There appears to be a great deal of support for this from the northern municipalities in The Netherlands. Groningen, for example, struggles to attract residents and businesses. The distance to the Randstad region is too great. A train journey can easily take three hours. The Hyperloop reduces that journey to just over 45 minutes. The same goes for a city like Zwolle.

Hardt Hyperloop has had the support of the European Commission right from the outset.

Track change technology

Last summer, Violeta Bulc, the former European Commissioner for Transport visited the trial location in Delft. There the young future engineers (most of whom haven’t graduated yet because they spend so much time working on their inventions in order to make Hyperloop a reality) arranged with her that they would regularly talk about establishing the standards Hyperloop needs to meet.

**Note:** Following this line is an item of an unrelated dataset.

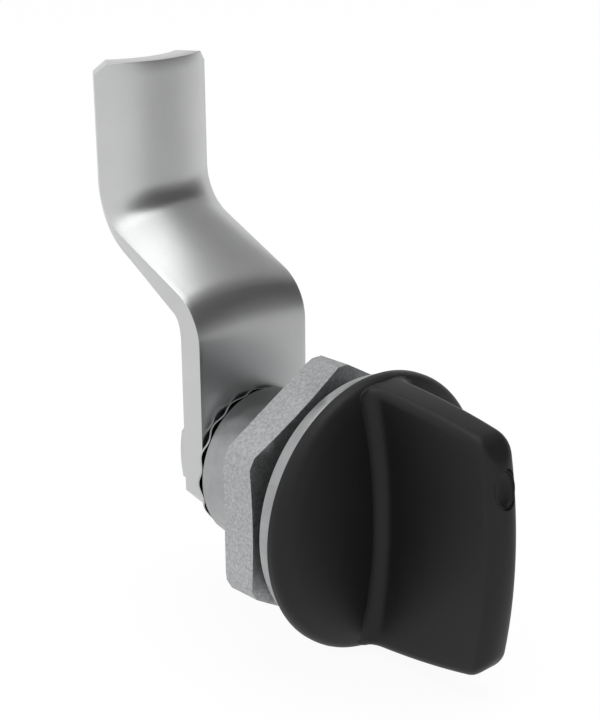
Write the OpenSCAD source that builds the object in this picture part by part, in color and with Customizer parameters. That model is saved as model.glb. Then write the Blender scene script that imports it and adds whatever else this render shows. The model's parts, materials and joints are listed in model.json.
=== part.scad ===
// Quarter-turn cam latch with a wing knob, for a panel door.
// The barrel's axis is Y: the knob faces -Y, the cam is at the +Y end and points up.
// The origin is the centre of the flange's back face, which the panel lies against.

/* [Housing] */
// Diameter of the housing's flange
flange_d = 29.1; // [28:0.1:32]
// Thickness of the housing's flange
flange_t = 2; // [1.9:0.1:3]
// Diameter of the barrel over its thread
barrel_d = 18; // [17.6:0.1:18.4]
// Length of the barrel behind the flange
barrel_l = 16.05; // [14:0.05:20]
// Depth of the flat along the barrel's underside that stops it from turning in the panel
barrel_flat = 0.8; // [0.4:0.1:1]
// Depth of the pocket at the barrel's end that holds the retaining ring
pocket_deep = 2.6; // [2.2:0.1:3.2]

/* [Spindle] */
// Diameter of the spindle's shaft
shaft_d = 9.9; // [9.6:0.1:10.2]
// Width across the square at both ends of the spindle
square_w = 7; // [6.4:0.1:7]
// Depth of the tapped hole in the spindle's end
tap_deep = 11; // [9:0.5:12]
// Angle that the knob turns through from stop to stop
turn = 90; // [60:5:90]
// Angle that the knob's stop lug takes up
lug_angle = 40; // [30:5:50]

/* [Nut] */
// Width across the nut's flats
nut_af = 27; // [26:0.5:30]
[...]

Hyperloop companies in other countries are also involved in this. The idea behind this, according to Mars Geuze, one of the founders of the start-up, is that so much new technology is needed that they will ultimately bundle all the best inventions together. Of all those inventions, Hardt has the most important one in their possession: the technology to be able to change tracks. If you can’t do that, you can’t build a network because you must be able to divert to a way station. Otherwise, each Hyperloop train will have to wait until the Hyperloop train in front of it has left the stop for the next destination. That would be impracticable and could not be made profitable either.